The Internet Generation and the Print Generation. Internet Gen understands online space in ways that the print generation does not. The print generation cannot understand online spaces in the same way. The print generation was already fully socialized before they encountered the internet, so their encounters with digital technology are informed by the paper-based concepts.

Student encounters with print spaces are, likewise, encumbered with traces of their encounters with digital spaces.

Categories of mindset differences in the internet generation and the print generation – the presentation worked through the criteria of space, knowledge, and self. Too detailed to reproduce the whole chart here, but it was well organized.

There is too much information in the unlimited virtual space, which requires structures for organizing information to help users find and understand what they need. New technology amplifies its powers as it is appropriated and redefined by its users. And how is the location of knowledge affected by the digital age? Student researchers expected to study games by playing games, talking to gamers, visiting gaming sites, participating in gamers’ forums, and using print texts at points of need.

Internet generation authors will continue to be frustrated by the reaction of their print generation recipients. [But what about the obligations of print-generation managers to communicate in ways that their internet-generation employees can understand? –DGJ]

Jacklyn Lopez, “A Report from the Digital Contact Zone: Contact Zone Arts and the Hybridization of Literacy Mindsets.”

Lopez began with a quote from Mary Louis Pratt on writing in the contact zone.

Lopez and Burnett played games and took notes on their work, and coded their own experiences. The generational difference between the researchers and their instructor led to a disagreement about the “right” way to research games. Lopez and Burnett successfully challenged and modified the print orientation of their collaborative project, suggesting that the digital experience the researchers have confers a kind of authority that balanced the authority of the teacher’s position.
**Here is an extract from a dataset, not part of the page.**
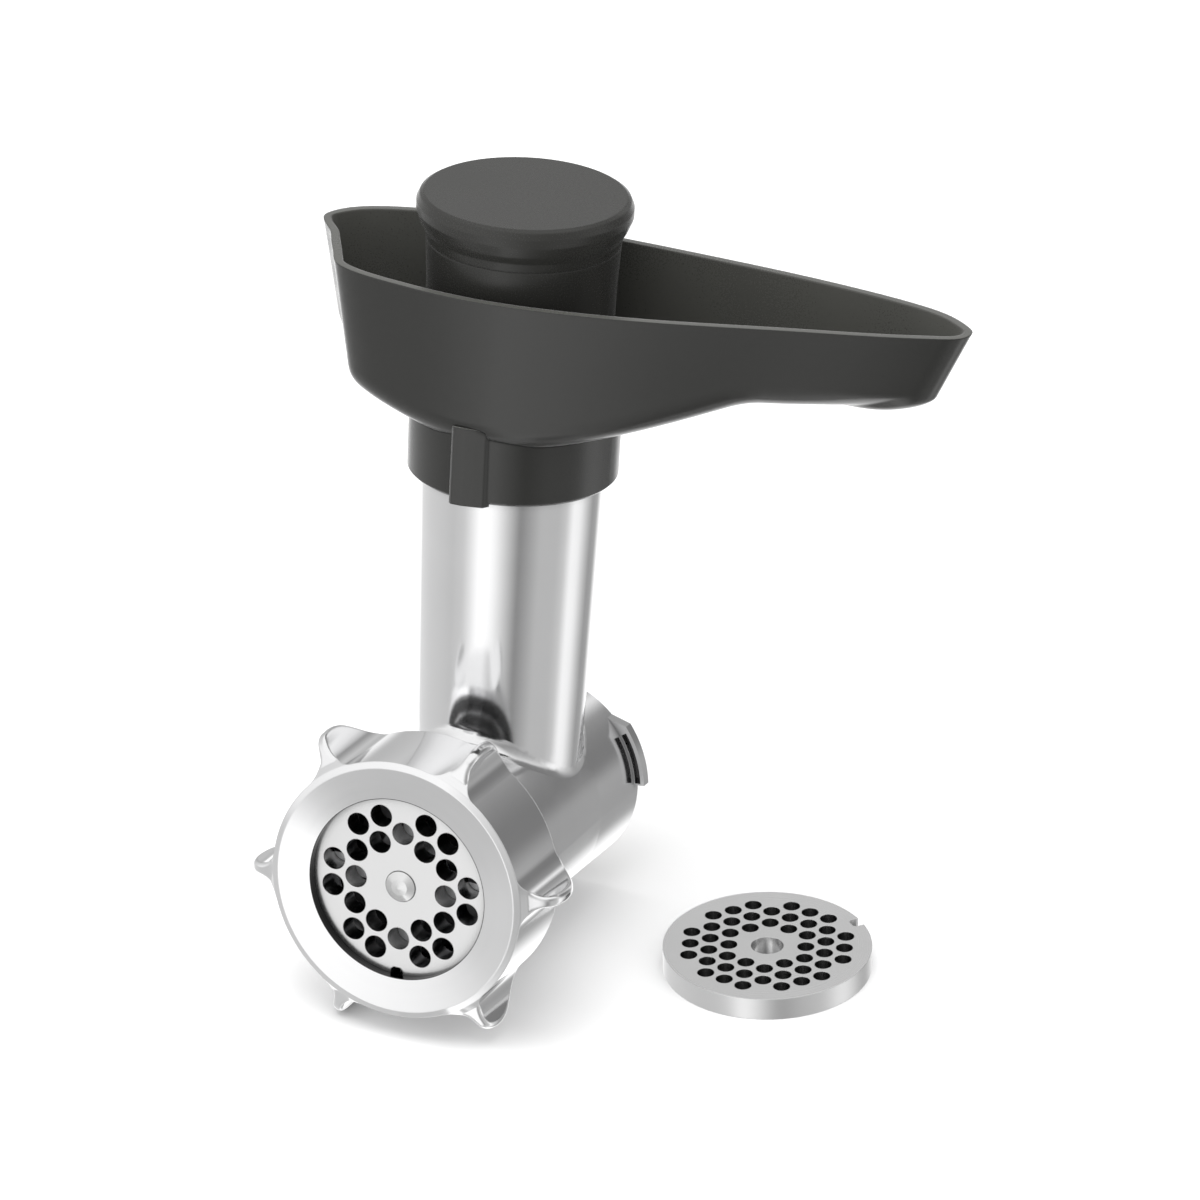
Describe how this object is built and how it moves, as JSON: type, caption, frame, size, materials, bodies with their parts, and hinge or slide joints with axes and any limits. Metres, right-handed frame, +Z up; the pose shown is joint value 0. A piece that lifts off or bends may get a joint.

Lopez and Burnett developed a kind bilingualism, since they had to to teach her what they learned about game playing. [Of course, when Sally makes a mistake, her character dies immediately; but when she teases her students about not doing the assigned reading, the consequences of their misconceptions aren’t as fully and immediately dramatized. –DGJ]

(Shortly after I wrote the above note, Lopez herself noted that her teacher also had to translate what the students couldn’t get on their own, and notes that after the research collaboration, the print-generation teacher had picked up internet-generation techniques, and vice versa.)

[Much of Lopez’s presentation involved explaining excerpts from the notes that the researchers took. I’m fascinated by the display of a student critiquing her teacher’s research methods, and defining her own differences between her style and that of her peer researcher. This kind of ethnographic research is not what I’m personally familiar with, but since it’s gamers who are doing it themselves, I’m finding it fascinating to watch. When I see Mary Ann Buckles doing this, or Life on the Screen, or Jim Gee, I’m conscious of what the researchers are missing. –DGJ]

Sally Chandler, “What’s Different about Digital Difference?: Communicating across Differences in Technological Mindsets

The focus is really on how changing mindsets demand a response from us in the composition classroom.

Print is: linear, static, permanent, mostly linguistic, complete

Digital is: multi-dimensional, dynamic, in-process, ephemeral, multimodal, interactive.

When we contrast face-to-face communication and print communication, we see that online discourse often has more of the features of face-to-face communication than face-to-face communication does.

Digital writers expect more interaction, while print writers see that expectation of collaboration and feedback as “wrong.”

Chandler remixed Lessig and Selfe, covering the ground I’ve heard being covered in many of the presentations I’ve chosen to attend. [I particularly like how she’s applying it to ethnographic research, in a context in which the research was done by experienced gamers. The CCCCs certainly got its money worth when it invited Lessig to speak last year. Woe to the rhet/comp speaker who was at 4Cs last year but didn’t attend the Lessig talk! –DGJ]

Chandler noted that initially, all her students opposed Lessig’s concept of CopyLeft, but at the same time they admitted that they themselves had downloaded illegal material. (After a discussion with the students, more came around to seeing the value of Copyleft.)

How is teaching across this digital difference the same as teaching across the traditional categories of race, class, and gender?

At this point, the comparison points us towards the need for a new discourse, in a way that race/class/gender discourse is not new. Internet generation mindset is in many ways a product of white male military-indstrual modes, but the uses of that mode often actively contests and rewrites the dominant discourse that generated it.

In theory, the younger generation has been raised in this new culture, which leads to the possibility for (r)evolution. Digital tech is going to continue to be important, it’s not clear who’s going to control those concepts of communication.

As part of a lively discussion that followed the presentations, I was trying to say the world “e-mail memo” and it came out “e-mo.” That’s not worth blogging as a separate entry, but it’s worth a footnote here.